The Patriots' defense has only 10 men on the field. So every defensive player, even those not involved in the play, must run a lap around the field. "I'm not sure exactly who was wrong, and I don't care," Belichick says. "The next time we substitute, there will be more of an awareness."

Perhaps one of Belichick's greatest accomplishments has been one of his least conspicuous. In the era of the money grab and the cell phone touchdown celebration, Belichick has created an environment in which the team eclipses individuals. It sounds simple, but no other coach has been able to do it as he has.
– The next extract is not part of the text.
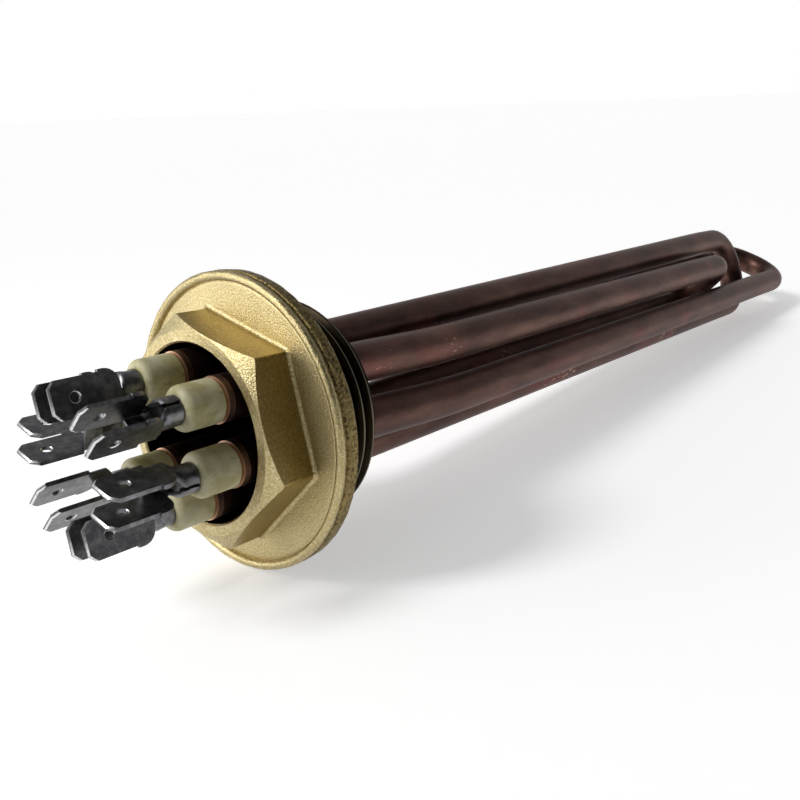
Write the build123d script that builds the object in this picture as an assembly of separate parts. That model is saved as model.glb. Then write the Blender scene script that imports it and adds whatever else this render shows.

As a first-time head coach at Notre Dame, Weis says he is trying to be like Belichick in many ways. More than anything, he wants to be able to inspire the Fighting Irish to tuck in their egos the way Belichick has gotten the Patriots to. "It's a tough concept today," Weis says. "How he's done it is beyond me."

If a team takes on its head coach's personality, it's easy to see how the Patriots put the team first. Self-promotion? Mr. Hooded Sweatshirt knows more about the Seahawks' backup gunners than he does about self-promotion.

But there is more to it. Belichick gets individuals to think as one with a concept he picked up during his days watching Navy practices as a kid--team discipline, team reward. If one member of the battalion was late, the whole battalion had to run.

Belichick offered to lift curfew one night in training camp if either center Dan Koppen or defensive tackle Vince Wilfork could catch a punt. Koppen didn't come close to the ball. "It was so bad, I'm surprised he didn't get hurt," Belichick says, chuckling. But when Wilfork fielded the punt, the team rejoiced.

The journey of possibly the best coach in the history of the National Football League slows down in Nantucket, Mass. On a quiet day last summer, he turns the pages of Random Family. It's a book about a mother and her children in a Bronx ghetto. About violence, drugs and unwanted pregnancies.

Earlier in his career, he was accused of not understanding his players. Now it is important to him that he open his eyes to aspects of society that are less familiar to him.